The following are some ideas to consider for your municipality’s action plan. The pros and cons to each were discussed in detail during the meeting. Note that each municipality can choose their own approach, or a combination of several approaches:

Decision Making:

  • Appoint a staffperson to take primary responsibility on energy issues.
  • Create an advisory committee made up up of staff, experts, and activists.
  • An elected official may take the lead in making sure clean energy policy is carried out.

Adopting Policy & Taking Action:

  • Adopt a Clean Energy Policy that encompasses several aspects, similar to the Governor’s Executive Order 111.
  • Employ one easily implemented technology, such as efficient lighting, throughout all municipal buildings.
  • Perform a major retrofit of one building, such as Town hall, that improves all major areas of energy use, and use this as a model.
  • Install renewable energy sources such as solar, wind, or fuel cells.
  • Green your fleets, phasing in new alternative fuel or hybrid vehicles.

Why is the Task force Necessary?

In our discussion about action plans, many municipalities shared ideas as to what works best for them and what problems they’ve encountered when they’ve tried different approaches. This experience- sharing is mutually beneficial for all involved.

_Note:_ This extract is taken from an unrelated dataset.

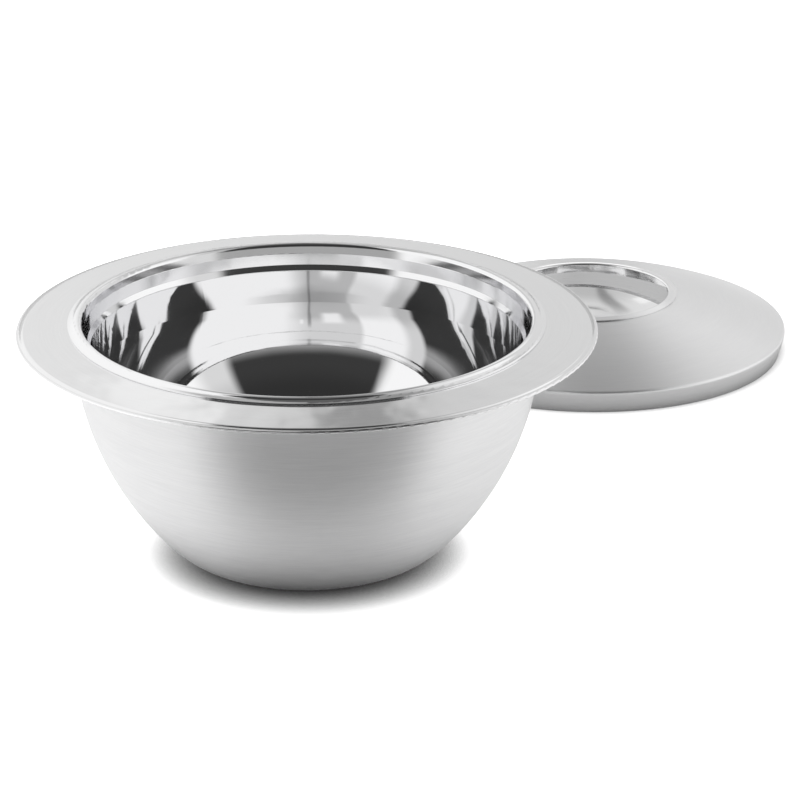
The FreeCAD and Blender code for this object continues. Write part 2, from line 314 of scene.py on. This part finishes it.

For example, on the discussion of decision-making, East Hampton already formed a committee on energy issues several years ago, and was able to share some of the pros and cons of that experience. Oyster Bay recently formed their own internal task force on energy and are taking time now to review the numerous possibilities before taking action.

One point discussed was what really are the differences between the programs offered by LIPA's 75MW reduction program and NYPA's wholebuilding program? Both programs help to identify areas where energy efficiency can be achieved in existing buildings. NYPA offers low interest financing to pay for installing new equipment, whereas LIPA's program is paid for by two mechanisms: the Energy Services Company (ESCO) (there are 6 participating) pays for the equipment installation, and they are then reimbursed through the electric savings achieved, as well as through LIPA incentives on the energy reductions they deliver. This new LIPA program produces energy savings based on a pre-approved set of measures, such as lighting upgrades and HVAC replacement. A municipality enters into a contract with the ESCO to give them their monthly energy savings to complete the ESCO contract, but then reaps the full benefit of energy savings after the contract term. NYPA guarantees the efficiency of the equipment and says savings through their program are usually seen immediately, but it is not subject to a contract limiting future changes in usage. These distinctions are one of the important clarifications that the Task Force is helping to bring out.

A final discussion brought out what topics to cover at the next meeting to make sure it is as useful as possible. Topics included more on the various technologies, more examples of success stories, and more resolution of this question regarding the relationship between LIPA and NYPA’s programs. Also, Neal asked if the group would like to separate out the discussion on fleets so that it gets a full meeting worth of attention since it is such an important part of the energy saving discussion, and most people agreed that is a good idea.
We’d like to have factsheets on different clean energy technologies available at each meeting. e.g. this meeting packet contained a factsheet on biodiesel. Next meeting may offer a factsheet on geothermal systems, etc.

Meeting Statistics
Who Attended? How many?

Thirty seven people attended the second Task Force meeting, with both counties and 8 (out of thirteen) Long Island towns being represented. Municipalities in attendance were: Nassau County, Suffolk County, Town of Babylon, Town of East Hampton, Town of Hempstead, Town of Huntington, Town of North Hempstead, Town of Oyster Bay, Town of Smithtown, and the Town of Southampton.